◆ **Dataset excerpt**:
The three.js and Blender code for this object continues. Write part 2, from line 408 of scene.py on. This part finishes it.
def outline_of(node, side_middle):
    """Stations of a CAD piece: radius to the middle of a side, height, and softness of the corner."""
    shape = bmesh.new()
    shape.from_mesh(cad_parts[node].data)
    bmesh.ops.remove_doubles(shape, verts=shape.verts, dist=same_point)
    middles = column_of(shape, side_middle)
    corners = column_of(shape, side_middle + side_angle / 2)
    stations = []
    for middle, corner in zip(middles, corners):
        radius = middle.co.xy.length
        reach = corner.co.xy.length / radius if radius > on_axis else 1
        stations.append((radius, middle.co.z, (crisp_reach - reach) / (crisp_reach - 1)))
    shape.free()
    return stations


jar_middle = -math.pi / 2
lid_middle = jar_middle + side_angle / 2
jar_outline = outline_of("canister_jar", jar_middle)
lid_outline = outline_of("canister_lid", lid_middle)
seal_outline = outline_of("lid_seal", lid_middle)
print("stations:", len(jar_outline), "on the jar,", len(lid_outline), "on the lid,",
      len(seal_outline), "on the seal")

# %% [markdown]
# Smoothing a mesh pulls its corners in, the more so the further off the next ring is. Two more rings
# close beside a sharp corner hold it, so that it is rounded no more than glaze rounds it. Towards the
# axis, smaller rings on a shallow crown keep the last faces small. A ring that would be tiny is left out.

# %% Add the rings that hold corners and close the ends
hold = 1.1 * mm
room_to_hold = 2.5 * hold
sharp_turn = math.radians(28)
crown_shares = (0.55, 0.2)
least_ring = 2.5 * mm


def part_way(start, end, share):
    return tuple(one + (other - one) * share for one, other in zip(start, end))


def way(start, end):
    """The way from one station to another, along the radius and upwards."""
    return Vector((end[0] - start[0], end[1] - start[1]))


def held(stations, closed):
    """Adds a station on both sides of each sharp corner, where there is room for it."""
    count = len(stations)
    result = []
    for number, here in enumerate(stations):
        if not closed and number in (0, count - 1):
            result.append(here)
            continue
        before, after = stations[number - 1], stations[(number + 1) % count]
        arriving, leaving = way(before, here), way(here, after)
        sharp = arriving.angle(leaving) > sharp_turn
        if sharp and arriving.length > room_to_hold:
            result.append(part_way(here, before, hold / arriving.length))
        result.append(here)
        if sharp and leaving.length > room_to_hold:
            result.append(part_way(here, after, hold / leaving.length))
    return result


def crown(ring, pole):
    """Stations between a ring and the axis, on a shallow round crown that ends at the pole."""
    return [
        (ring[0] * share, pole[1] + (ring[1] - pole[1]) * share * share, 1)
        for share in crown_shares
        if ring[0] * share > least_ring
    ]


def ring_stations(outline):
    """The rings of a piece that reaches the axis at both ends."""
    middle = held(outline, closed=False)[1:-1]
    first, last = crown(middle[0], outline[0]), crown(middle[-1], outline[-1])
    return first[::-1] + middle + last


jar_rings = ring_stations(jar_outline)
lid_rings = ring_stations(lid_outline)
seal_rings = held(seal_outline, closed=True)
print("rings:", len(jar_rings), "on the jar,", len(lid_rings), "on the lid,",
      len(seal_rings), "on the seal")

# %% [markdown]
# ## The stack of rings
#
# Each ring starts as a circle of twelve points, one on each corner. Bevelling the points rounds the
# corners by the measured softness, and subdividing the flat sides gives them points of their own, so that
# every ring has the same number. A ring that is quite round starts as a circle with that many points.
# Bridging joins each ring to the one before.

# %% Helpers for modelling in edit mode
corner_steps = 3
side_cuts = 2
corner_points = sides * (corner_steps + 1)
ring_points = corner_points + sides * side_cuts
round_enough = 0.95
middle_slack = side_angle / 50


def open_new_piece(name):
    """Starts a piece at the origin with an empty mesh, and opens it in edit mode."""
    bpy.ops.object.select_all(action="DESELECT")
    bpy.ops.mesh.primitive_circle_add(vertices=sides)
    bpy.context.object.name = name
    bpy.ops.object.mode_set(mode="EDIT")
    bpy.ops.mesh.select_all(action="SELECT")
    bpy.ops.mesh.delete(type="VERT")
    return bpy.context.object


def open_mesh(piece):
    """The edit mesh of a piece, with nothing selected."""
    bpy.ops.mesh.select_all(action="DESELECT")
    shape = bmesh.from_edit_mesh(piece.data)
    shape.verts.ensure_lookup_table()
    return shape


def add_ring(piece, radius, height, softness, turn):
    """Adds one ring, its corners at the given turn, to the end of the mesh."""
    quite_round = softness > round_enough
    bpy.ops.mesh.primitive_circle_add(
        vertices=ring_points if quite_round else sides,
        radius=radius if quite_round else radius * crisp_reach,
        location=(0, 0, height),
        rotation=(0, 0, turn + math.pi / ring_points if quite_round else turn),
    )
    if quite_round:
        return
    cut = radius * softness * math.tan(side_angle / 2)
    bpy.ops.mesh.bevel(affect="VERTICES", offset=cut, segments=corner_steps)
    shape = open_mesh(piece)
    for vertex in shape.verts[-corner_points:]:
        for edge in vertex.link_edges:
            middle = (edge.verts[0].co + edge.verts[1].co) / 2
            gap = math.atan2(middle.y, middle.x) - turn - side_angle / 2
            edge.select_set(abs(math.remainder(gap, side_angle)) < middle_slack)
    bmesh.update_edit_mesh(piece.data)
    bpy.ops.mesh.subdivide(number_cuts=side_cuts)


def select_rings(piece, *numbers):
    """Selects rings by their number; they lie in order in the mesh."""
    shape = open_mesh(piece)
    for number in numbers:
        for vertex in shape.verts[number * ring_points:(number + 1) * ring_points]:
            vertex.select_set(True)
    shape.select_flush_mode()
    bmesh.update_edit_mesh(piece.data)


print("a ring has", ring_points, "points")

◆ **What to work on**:
Only the count is wanted: report how many lines of the material above hold the word "object".

◆ **Correct answer**:
5